►
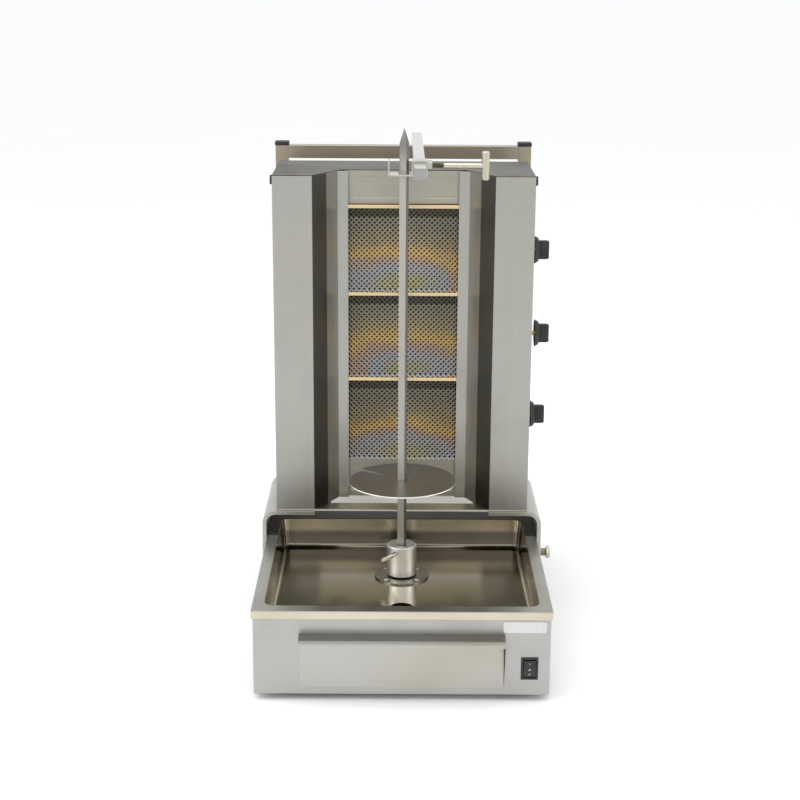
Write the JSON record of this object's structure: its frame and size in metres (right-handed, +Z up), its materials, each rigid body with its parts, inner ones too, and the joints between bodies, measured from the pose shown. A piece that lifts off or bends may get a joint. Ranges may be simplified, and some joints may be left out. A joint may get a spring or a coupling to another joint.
{
  "type": "rotisserie oven",
  "caption": "Vertical gas rotisserie grill: base with drip tray and drawer, sliding heater with radiant burners, and an upright turning skewer steadied by a rear arm.",
  "frame": {"origin": "on the ground plane that the feet stand on, at the point straight below the axis of the spit", "axes": "+Z up along the spit; +Y to the back, away from a person facing the drawer and the burners; +X to that person's right, where the gas knobs are"},
  "size_m": [0.5416, 0.7735, 0.9205],
  "materials": {
    "panel_steel": "satin, brushed across",
    "tray_steel": "bright rolled, slightly browned",
    "drawer_steel": "satin with a yellowish patina",
    "heater_steel": "satin, brushed upright",
    "lid_steel": "satin, heat-darkened",
    "frame_steel": "satin",
    "bracket_steel": "satin",
    "skewer_steel": "bright drawn bar",
    "disc_steel": "dull rolled plate",
    "hub_aluminium": "turned",
    "fastener_steel": "bright zinc",
    "clamp_steel": "satin with weld marks",
    "guard_steel": "heat-tinted gold to blue",
    "case_steel": "dark heat-resistant enamel",
    "tile_ceramic": "matt, porous",
    "valve_brass": "machined",
    "pipe_steel": "zinc primer",
    "motor_paint": "semi-gloss",
    "inner_zinc": "galvanised",
    "black_plastic": "matt black, slightly shiny on edges",
    "switch_plastic": "semi-gloss black",
    "foot_rubber": "matt",
    "badge_metal": "satin, blank"
  },
  "bodies": {
    "base": {"base_floor": "panel_steel", "front_panel": "panel_steel", "side_panel_left": "panel_steel", "side_panel_right": "panel_steel", "rear_panel": "panel_steel", "drip_tray": "tray_steel", "rear_deck": "tray_steel", "feet": "foot_rubber", "drawer_runners": "inner_zinc", "gear_motor": "motor_paint", "gearbox": "motor_paint", "motor_bracket": "inner_zinc", "shaft_flange": "hub_aluminium", "flange_screws": "fastener_steel", "shaft_seal": "foot_rubber", "switch_bezel": "switch_plastic", "blank_badge": "badge_metal", "cable_gland": "black_plastic", "post_left": "frame_steel", "post_right": "frame_steel", "crossbar": "frame_steel", "arm": "frame_steel", "end_caps": "black_plastic"},
    "rocker": {"rocker": "switch_plastic"},
    "drawer": {"drawer_box": "drawer_steel", "drawer_front": "drawer_steel"},
    "spindle": {"drive_shaft": "fastener_steel", "hub": "hub_aluminium"},
    "wing_screw": {"wing_screw": "fastener_steel"},
    "skewer": {"skewer": "skewer_steel", "disc_pin": "skewer_steel"},
    "meat_disc": {"meat_disc": "disc_steel"},
    "clamp": {"clamp_sleeve": "clamp_steel", "stirrup": "clamp_steel"},
    "clamp_screw": {"clamp_screw": "fastener_steel"},
    "heater": {"bracket_left": "bracket_steel", "bracket_right": "bracket_steel", "guide_bolts": "fastener_steel", "heater_shell": "heater_steel", "heater_lid": "lid_steel", "heater_floor": "heater_steel", "column_left": "heater_steel", "column_right": "heater_steel", "upper_panel": "heater_steel", "lower_panel": "heater_steel", "burner_bodies": "case_steel", "burner_tiles": "tile_ceramic", "mesh_guards": "guard_steel", "gas_manifold": "pipe_steel", "gas_valves": "valve_brass", "feed_pipes": "pipe_steel", "thermocouples": "valve_brass", "side_plugs": "black_plastic"},
    "stem_bottom": {"valve_stem_bottom": "valve_brass"},
    "stem_middle": {"valve_stem_middle": "valve_brass"},
    "stem_top": {"valve_stem_top": "valve_brass"},
    "knob_bottom": {"gas_knob_bottom": "black_plastic"},
    "knob_middle": {"gas_knob_middle": "black_plastic"},
    "knob_top": {"gas_knob_top": "black_plastic"},
    "lock_knob": {"lock_knob": "fastener_steel"}
  },
  "joints": [
    {"name": "heater_slide", "type": "slide", "parent": "base", "child": "heater", "axis": [0, 1, 0], "range_m": [-0.02, 0.13]},
    {"name": "rocker_tilt", "type": "hinge", "parent": "base", "child": "rocker", "pos_m": [0.2133, -0.293, 0.06], "axis": [1, 0, 0], "range_deg": [-8, 8]},
    {"name": "drawer_slide", "type": "slide", "parent": "base", "child": "drawer", "axis": [0, -1, 0], "range_m": [0, 0.2]},
    {"name": "spit_turn", "type": "hinge", "parent": "base", "child": "spindle", "pos_m": [0, 0, 0.13], "axis": [0, 0, 1], "continuous": true},
    {"name": "wing_screw_turn", "type": "hinge", "parent": "spindle", "child": "wing_screw", "pos_m": [-0.00749, -0.01854, 0.16], "axis": [-0.3746, -0.9272, 0], "range_deg": [0, 360]},
    {"name": "skewer_lift", "type": "slide", "parent": "spindle", "child": "skewer", "axis": [0, 0, 1], "range_m": [0, 0.05]},
    {"name": "disc_lift", "type": "slide", "parent": "skewer", "child": "meat_disc", "axis": [0, 0, 1], "range_m": [0, 0.3]},
    {"name": "clamp_slide", "type": "slide", "parent": "base", "child": "clamp", "axis": [0, -1, 0], "range_m": [0, 0.055]},
    {"name": "clamp_screw_turn", "type": "hinge", "parent": "clamp", "child": "clamp_screw", "pos_m": [0.09, 0.001, 0.858], "axis": [1, 0, 0], "range_deg": [0, 360]},
    {"name": "valve_push_bottom", "type": "slide", "parent": "heater", "child": "stem_bottom", "axis": [-1, 0, 0], "range_m": [0, 0.003], "stiffness_N_per_m": 1500, "springref_m": -0.002},
    {"name": "gas_knob_turn_bottom", "type": "hinge", "parent": "stem_bottom", "child": "knob_bottom", "pos_m": [0.25, 0.1005, 0.3876], "axis": [1, 0, 0], "range_deg": [0, 210]},
    {"name": "valve_push_middle", "type": "slide", "parent": "heater", "child": "stem_middle", "axis": [-1, 0, 0], "range_m": [0, 0.003], "stiffness_N_per_m": 1500, "springref_m": -0.002},
    {"name": "gas_knob_turn_middle", "type": "hinge", "parent": "stem_middle", "child": "knob_middle", "pos_m": [0.25, 0.1005, 0.5413], "axis": [1, 0, 0], "range_deg": [0, 210]},
    {"name": "valve_push_top", "type": "slide", "parent": "heater", "child": "stem_top", "axis": [-1, 0, 0], "range_m": [0, 0.003], "stiffness_N_per_m": 1500, "springref_m": -0.002},
    {"name": "gas_knob_turn_top", "type": "hinge", "parent": "stem_top", "child": "knob_top", "pos_m": [0.25, 0.1005, 0.695], "axis": [1, 0, 0], "range_deg": [0, 210]},
    {"name": "lock_knob_turn", "type": "hinge", "parent": "heater", "child": "lock_knob", "pos_m": [0.262, 0.072, 0.126], "axis": [1, 0, 0], "range_deg": [0, 360]}
  ]
}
◄
* _Aim of the exercise_
Please reproduce each line exactly as written.

* _Completed exercise_
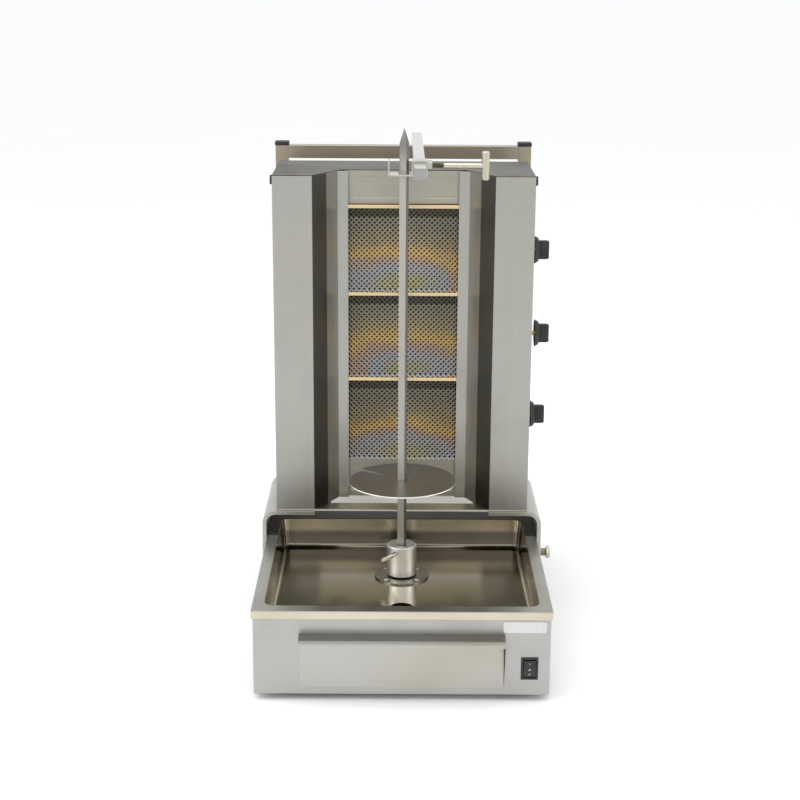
Write the JSON record of this object's structure: its frame and size in metres (right-handed, +Z up), its materials, each rigid body with its parts, inner ones too, and the joints between bodies, measured from the pose shown. A piece that lifts off or bends may get a joint. Ranges may be simplified, and some joints may be left out. A joint may get a spring or a coupling to another joint.
{
  "type": "rotisserie oven",
  "caption": "Vertical gas rotisserie grill: base with drip tray and drawer, sliding heater with radiant burners, and an upright turning skewer steadied by a rear arm.",
  "frame": {"origin": "on the ground plane that the feet stand on, at the point straight below the axis of the spit", "axes": "+Z up along the spit; +Y to the back, away from a person facing the drawer and the burners; +X to that person's right, where the gas knobs are"},
  "size_m": [0.5416, 0.7735, 0.9205],
  "materials": {
    "panel_steel": "satin, brushed across",
    "tray_steel": "bright rolled, slightly browned",
    "drawer_steel": "satin with a yellowish patina",
    "heater_steel": "satin, brushed upright",
    "lid_steel": "satin, heat-darkened",
    "frame_steel": "satin",
    "bracket_steel": "satin",
    "skewer_steel": "bright drawn bar",
    "disc_steel": "dull rolled plate",
    "hub_aluminium": "turned",
    "fastener_steel": "bright zinc",
    "clamp_steel": "satin with weld marks",
    "guard_steel": "heat-tinted gold to blue",
    "case_steel": "dark heat-resistant enamel",
    "tile_ceramic": "matt, porous",
    "valve_brass": "machined",
    "pipe_steel": "zinc primer",
    "motor_paint": "semi-gloss",
    "inner_zinc": "galvanised",
    "black_plastic": "matt black, slightly shiny on edges",
    "switch_plastic": "semi-gloss black",
    "foot_rubber": "matt",
    "badge_metal": "satin, blank"
  },
  "bodies": {
    "base": {"base_floor": "panel_steel", "front_panel": "panel_steel", "side_panel_left": "panel_steel", "side_panel_right": "panel_steel", "rear_panel": "panel_steel", "drip_tray": "tray_steel", "rear_deck": "tray_steel", "feet": "foot_rubber", "drawer_runners": "inner_zinc", "gear_motor": "motor_paint", "gearbox": "motor_paint", "motor_bracket": "inner_zinc", "shaft_flange": "hub_aluminium", "flange_screws": "fastener_steel", "shaft_seal": "foot_rubber", "switch_bezel": "switch_plastic", "blank_badge": "badge_metal", "cable_gland": "black_plastic", "post_left": "frame_steel", "post_right": "frame_steel", "crossbar": "frame_steel", "arm": "frame_steel", "end_caps": "black_plastic"},
    "rocker": {"rocker": "switch_plastic"},
    "drawer": {"drawer_box": "drawer_steel", "drawer_front": "drawer_steel"},
    "spindle": {"drive_shaft": "fastener_steel", "hub": "hub_aluminium"},
    "wing_screw": {"wing_screw": "fastener_steel"},
    "skewer": {"skewer": "skewer_steel", "disc_pin": "skewer_steel"},
    "meat_disc": {"meat_disc": "disc_steel"},
    "clamp": {"clamp_sleeve": "clamp_steel", "stirrup": "clamp_steel"},
    "clamp_screw": {"clamp_screw": "fastener_steel"},
    "heater": {"bracket_left": "bracket_steel", "bracket_right": "bracket_steel", "guide_bolts": "fastener_steel", "heater_shell": "heater_steel", "heater_lid": "lid_steel", "heater_floor": "heater_steel", "column_left": "heater_steel", "column_right": "heater_steel", "upper_panel": "heater_steel", "lower_panel": "heater_steel", "burner_bodies": "case_steel", "burner_tiles": "tile_ceramic", "mesh_guards": "guard_steel", "gas_manifold": "pipe_steel", "gas_valves": "valve_brass", "feed_pipes": "pipe_steel", "thermocouples": "valve_brass", "side_plugs": "black_plastic"},
    "stem_bottom": {"valve_stem_bottom": "valve_brass"},
    "stem_middle": {"valve_stem_middle": "valve_brass"},
    "stem_top": {"valve_stem_top": "valve_brass"},
    "knob_bottom": {"gas_knob_bottom": "black_plastic"},
    "knob_middle": {"gas_knob_middle": "black_plastic"},
    "knob_top": {"gas_knob_top": "black_plastic"},
    "lock_knob": {"lock_knob": "fastener_steel"}
  },
  "joints": [
    {"name": "heater_slide", "type": "slide", "parent": "base", "child": "heater", "axis": [0, 1, 0], "range_m": [-0.02, 0.13]},
    {"name": "rocker_tilt", "type": "hinge", "parent": "base", "child": "rocker", "pos_m": [0.2133, -0.293, 0.06], "axis": [1, 0, 0], "range_deg": [-8, 8]},
    {"name": "drawer_slide", "type": "slide", "parent": "base", "child": "drawer", "axis": [0, -1, 0], "range_m": [0, 0.2]},
    {"name": "spit_turn", "type": "hinge", "parent": "base", "child": "spindle", "pos_m": [0, 0, 0.13], "axis": [0, 0, 1], "continuous": true},
    {"name": "wing_screw_turn", "type": "hinge", "parent": "spindle", "child": "wing_screw", "pos_m": [-0.00749, -0.01854, 0.16], "axis": [-0.3746, -0.9272, 0], "range_deg": [0, 360]},
    {"name": "skewer_lift", "type": "slide", "parent": "spindle", "child": "skewer", "axis": [0, 0, 1], "range_m": [0, 0.05]},
    {"name": "disc_lift", "type": "slide", "parent": "skewer", "child": "meat_disc", "axis": [0, 0, 1], "range_m": [0, 0.3]},
    {"name": "clamp_slide", "type": "slide", "parent": "base", "child": "clamp", "axis": [0, -1, 0], "range_m": [0, 0.055]},
    {"name": "clamp_screw_turn", "type": "hinge", "parent": "clamp", "child": "clamp_screw", "pos_m": [0.09, 0.001, 0.858], "axis": [1, 0, 0], "range_deg": [0, 360]},
    {"name": "valve_push_bottom", "type": "slide", "parent": "heater", "child": "stem_bottom", "axis": [-1, 0, 0], "range_m": [0, 0.003], "stiffness_N_per_m": 1500, "springref_m": -0.002},
    {"name": "gas_knob_turn_bottom", "type": "hinge", "parent": "stem_bottom", "child": "knob_bottom", "pos_m": [0.25, 0.1005, 0.3876], "axis": [1, 0, 0], "range_deg": [0, 210]},
    {"name": "valve_push_middle", "type": "slide", "parent": "heater", "child": "stem_middle", "axis": [-1, 0, 0], "range_m": [0, 0.003], "stiffness_N_per_m": 1500, "springref_m": -0.002},
    {"name": "gas_knob_turn_middle", "type": "hinge", "parent": "stem_middle", "child": "knob_middle", "pos_m": [0.25, 0.1005, 0.5413], "axis": [1, 0, 0], "range_deg": [0, 210]},
    {"name": "valve_push_top", "type": "slide", "parent": "heater", "child": "stem_top", "axis": [-1, 0, 0], "range_m": [0, 0.003], "stiffness_N_per_m": 1500, "springref_m": -0.002},
    {"name": "gas_knob_turn_top", "type": "hinge", "parent": "stem_top", "child": "knob_top", "pos_m": [0.25, 0.1005, 0.695], "axis": [1, 0, 0], "range_deg": [0, 210]},
    {"name": "lock_knob_turn", "type": "hinge", "parent": "heater", "child": "lock_knob", "pos_m": [0.262, 0.072, 0.126], "axis": [1, 0, 0], "range_deg": [0, 360]}
  ]
}